- **Material provided**
□ □ □ □ □

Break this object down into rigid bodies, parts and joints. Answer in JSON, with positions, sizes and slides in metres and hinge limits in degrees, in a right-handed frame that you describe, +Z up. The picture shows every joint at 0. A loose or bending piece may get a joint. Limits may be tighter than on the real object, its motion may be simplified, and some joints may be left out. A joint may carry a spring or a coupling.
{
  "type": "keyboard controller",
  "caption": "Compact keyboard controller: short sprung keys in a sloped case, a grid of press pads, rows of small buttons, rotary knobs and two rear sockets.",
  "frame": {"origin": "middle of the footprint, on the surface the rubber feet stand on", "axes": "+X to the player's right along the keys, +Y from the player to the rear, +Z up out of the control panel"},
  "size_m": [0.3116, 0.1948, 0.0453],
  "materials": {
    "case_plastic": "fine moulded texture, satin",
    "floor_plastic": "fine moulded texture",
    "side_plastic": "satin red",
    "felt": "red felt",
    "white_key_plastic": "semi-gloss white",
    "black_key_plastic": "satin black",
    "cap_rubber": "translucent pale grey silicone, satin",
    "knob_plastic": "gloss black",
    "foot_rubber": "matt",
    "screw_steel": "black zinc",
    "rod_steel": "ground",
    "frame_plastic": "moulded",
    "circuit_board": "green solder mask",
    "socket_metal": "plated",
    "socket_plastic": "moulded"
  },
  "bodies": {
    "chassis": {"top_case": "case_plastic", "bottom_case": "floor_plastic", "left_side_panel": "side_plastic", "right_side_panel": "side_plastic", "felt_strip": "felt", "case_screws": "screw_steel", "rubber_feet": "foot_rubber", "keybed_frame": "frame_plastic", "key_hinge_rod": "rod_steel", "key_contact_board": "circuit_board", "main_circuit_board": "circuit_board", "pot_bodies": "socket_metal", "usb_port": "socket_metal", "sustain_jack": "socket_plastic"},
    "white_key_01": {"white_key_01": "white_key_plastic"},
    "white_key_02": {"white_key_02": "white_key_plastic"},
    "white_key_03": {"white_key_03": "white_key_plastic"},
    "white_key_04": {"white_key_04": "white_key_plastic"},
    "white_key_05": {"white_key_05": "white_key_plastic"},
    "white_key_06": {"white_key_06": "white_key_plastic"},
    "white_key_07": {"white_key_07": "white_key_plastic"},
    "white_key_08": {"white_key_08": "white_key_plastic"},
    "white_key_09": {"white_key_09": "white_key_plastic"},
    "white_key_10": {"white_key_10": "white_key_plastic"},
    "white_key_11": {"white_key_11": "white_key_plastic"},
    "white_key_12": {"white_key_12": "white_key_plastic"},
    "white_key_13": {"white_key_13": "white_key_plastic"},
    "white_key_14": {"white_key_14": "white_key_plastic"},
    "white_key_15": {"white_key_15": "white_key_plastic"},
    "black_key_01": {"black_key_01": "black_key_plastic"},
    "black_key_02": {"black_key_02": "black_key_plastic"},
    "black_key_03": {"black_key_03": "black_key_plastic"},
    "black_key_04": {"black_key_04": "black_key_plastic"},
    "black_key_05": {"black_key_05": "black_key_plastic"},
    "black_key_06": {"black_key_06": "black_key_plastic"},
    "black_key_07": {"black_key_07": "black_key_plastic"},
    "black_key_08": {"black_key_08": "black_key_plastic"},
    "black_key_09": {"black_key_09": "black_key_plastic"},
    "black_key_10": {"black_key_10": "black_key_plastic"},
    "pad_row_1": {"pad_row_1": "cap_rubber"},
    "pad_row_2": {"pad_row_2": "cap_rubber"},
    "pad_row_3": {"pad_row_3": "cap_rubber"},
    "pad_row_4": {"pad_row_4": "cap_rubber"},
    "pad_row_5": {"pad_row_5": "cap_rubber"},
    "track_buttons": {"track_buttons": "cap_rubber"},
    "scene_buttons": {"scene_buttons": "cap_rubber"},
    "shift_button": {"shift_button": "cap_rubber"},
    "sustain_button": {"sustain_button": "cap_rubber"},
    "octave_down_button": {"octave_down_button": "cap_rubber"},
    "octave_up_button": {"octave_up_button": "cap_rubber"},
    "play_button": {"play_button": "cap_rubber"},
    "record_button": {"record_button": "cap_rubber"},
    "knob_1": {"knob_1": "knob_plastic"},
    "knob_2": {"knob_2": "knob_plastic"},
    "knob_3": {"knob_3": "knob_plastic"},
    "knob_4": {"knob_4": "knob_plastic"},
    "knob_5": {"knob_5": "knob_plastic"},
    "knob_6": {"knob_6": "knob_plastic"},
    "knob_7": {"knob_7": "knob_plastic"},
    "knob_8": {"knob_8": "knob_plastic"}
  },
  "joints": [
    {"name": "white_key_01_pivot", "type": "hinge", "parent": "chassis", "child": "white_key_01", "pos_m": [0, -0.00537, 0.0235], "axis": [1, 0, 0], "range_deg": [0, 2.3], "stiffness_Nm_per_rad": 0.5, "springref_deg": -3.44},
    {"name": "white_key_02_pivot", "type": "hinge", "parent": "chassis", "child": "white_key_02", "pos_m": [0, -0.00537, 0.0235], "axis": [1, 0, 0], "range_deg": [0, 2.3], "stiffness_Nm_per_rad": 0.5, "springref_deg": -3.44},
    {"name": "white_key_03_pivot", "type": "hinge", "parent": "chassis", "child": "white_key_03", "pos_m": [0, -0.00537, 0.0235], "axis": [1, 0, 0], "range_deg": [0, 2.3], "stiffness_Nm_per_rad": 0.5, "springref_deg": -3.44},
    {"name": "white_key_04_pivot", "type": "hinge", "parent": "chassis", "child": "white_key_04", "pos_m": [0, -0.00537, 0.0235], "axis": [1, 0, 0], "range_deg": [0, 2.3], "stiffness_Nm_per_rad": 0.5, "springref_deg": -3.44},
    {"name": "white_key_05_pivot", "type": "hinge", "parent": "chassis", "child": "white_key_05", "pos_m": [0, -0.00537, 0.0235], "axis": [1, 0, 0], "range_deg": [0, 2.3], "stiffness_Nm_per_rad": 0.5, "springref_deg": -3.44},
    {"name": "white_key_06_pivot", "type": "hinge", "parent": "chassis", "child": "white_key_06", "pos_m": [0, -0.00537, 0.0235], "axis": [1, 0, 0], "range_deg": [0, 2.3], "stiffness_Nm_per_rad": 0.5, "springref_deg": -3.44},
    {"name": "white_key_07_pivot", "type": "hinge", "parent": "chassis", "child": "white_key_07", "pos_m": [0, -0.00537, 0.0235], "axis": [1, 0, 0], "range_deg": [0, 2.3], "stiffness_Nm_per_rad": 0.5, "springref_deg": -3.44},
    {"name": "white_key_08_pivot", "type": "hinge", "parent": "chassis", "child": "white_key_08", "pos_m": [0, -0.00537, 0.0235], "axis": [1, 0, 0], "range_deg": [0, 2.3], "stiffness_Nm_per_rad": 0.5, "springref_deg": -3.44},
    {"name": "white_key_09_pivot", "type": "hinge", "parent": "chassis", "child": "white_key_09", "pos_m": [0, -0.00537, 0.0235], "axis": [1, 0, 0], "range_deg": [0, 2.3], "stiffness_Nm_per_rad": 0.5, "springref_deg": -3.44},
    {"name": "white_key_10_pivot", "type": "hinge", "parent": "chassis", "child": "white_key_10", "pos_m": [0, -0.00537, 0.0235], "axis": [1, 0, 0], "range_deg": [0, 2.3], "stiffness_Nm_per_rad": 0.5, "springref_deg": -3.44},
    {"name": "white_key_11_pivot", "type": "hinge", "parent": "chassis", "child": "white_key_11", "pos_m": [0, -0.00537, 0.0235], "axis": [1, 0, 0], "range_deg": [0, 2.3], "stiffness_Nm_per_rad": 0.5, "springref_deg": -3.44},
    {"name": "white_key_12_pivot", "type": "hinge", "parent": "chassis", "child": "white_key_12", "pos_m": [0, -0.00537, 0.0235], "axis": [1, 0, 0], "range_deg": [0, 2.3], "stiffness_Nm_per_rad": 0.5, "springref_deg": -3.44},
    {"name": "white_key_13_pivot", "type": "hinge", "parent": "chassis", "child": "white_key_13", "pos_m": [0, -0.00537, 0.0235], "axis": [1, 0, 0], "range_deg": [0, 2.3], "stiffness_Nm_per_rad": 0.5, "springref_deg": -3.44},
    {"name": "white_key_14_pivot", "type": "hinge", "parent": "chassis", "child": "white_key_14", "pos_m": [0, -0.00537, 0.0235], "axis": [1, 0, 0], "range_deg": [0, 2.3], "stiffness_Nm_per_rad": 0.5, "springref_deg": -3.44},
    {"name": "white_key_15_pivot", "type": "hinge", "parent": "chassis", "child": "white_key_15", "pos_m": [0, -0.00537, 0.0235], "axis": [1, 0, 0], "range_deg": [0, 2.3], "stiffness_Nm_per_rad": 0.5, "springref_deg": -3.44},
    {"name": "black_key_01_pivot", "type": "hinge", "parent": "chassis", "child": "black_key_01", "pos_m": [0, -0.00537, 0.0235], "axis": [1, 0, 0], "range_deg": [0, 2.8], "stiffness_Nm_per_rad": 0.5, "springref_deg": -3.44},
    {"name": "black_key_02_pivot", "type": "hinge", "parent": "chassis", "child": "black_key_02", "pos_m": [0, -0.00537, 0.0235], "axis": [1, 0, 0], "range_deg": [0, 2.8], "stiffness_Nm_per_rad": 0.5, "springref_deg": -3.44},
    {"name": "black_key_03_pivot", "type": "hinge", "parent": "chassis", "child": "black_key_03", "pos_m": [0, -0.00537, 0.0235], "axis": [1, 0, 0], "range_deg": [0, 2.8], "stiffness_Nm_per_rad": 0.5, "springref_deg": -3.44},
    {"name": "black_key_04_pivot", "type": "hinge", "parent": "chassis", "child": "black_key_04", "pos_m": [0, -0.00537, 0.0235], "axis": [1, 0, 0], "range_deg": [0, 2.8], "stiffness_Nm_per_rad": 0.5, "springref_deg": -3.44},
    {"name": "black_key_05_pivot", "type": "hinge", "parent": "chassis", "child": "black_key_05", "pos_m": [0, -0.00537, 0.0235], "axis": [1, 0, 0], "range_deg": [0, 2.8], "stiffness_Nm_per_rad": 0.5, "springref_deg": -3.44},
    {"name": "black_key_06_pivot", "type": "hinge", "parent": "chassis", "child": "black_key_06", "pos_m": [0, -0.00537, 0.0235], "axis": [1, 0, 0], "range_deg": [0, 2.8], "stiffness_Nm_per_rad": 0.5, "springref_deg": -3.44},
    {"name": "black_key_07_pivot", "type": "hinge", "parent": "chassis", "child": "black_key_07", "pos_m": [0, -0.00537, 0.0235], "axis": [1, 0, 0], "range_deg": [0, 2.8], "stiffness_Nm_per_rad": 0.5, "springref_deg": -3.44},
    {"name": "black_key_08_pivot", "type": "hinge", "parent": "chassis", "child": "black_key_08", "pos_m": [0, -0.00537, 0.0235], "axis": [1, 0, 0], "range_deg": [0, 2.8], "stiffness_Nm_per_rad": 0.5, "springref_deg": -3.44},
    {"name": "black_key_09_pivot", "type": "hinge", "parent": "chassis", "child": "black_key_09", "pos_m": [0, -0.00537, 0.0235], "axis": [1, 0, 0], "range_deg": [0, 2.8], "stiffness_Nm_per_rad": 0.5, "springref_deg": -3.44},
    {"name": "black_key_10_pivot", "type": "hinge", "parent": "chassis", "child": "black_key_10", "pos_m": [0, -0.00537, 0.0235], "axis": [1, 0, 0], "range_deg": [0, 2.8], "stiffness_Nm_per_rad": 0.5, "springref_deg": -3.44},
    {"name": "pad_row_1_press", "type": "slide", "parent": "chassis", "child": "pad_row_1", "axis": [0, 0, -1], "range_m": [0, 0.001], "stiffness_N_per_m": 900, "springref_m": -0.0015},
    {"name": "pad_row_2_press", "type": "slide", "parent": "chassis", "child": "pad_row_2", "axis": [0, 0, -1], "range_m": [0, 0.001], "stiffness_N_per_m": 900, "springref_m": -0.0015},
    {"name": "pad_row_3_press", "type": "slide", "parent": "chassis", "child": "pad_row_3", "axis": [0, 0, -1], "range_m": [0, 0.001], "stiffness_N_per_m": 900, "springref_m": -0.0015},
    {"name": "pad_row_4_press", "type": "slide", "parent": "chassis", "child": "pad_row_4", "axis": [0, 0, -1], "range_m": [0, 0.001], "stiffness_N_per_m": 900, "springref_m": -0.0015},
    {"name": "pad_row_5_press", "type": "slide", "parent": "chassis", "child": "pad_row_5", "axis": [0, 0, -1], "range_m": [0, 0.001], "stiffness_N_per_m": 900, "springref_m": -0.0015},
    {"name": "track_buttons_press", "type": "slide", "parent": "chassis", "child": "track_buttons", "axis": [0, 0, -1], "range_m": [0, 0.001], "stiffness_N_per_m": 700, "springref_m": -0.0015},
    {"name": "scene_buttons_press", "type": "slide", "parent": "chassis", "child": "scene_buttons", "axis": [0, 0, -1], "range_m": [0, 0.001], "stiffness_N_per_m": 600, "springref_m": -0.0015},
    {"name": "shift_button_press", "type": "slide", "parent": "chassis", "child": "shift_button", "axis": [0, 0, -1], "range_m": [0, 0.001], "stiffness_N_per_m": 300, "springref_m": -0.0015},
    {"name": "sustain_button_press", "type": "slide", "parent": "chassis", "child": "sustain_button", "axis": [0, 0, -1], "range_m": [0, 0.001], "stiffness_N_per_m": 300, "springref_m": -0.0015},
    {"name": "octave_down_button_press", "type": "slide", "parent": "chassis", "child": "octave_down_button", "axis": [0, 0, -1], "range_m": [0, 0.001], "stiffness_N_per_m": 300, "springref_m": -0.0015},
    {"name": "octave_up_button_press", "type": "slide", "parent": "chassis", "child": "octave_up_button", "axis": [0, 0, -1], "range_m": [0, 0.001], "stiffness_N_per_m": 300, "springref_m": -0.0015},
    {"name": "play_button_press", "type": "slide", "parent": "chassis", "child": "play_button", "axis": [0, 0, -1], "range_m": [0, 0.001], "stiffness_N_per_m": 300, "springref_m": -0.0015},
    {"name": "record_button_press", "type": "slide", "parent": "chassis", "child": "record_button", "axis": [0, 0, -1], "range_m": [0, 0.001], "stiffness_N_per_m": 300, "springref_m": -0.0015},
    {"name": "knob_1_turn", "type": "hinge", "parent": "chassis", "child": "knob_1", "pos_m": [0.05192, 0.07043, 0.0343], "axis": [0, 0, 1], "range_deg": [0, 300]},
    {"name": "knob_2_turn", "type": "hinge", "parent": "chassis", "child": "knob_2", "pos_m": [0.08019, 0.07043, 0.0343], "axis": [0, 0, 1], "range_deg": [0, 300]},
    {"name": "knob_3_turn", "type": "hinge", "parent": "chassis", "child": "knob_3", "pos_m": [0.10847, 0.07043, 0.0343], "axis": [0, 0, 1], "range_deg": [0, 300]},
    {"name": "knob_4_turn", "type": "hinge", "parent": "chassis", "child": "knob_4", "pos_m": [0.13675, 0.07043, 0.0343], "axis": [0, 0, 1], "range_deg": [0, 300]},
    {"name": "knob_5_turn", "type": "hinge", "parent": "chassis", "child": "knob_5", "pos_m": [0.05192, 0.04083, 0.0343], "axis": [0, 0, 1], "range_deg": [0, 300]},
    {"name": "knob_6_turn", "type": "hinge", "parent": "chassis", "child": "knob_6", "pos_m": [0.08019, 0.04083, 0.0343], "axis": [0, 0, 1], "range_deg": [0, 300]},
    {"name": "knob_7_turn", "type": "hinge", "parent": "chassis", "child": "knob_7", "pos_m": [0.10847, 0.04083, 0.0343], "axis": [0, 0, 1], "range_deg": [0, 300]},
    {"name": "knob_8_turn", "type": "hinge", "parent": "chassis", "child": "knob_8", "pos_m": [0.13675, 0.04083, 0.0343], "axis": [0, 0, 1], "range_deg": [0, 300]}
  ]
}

□ □ □ □ □

- **Set problem**
Report the number of lines that include the string "joints"; return nothing but the count.

- **Finished exercise**
2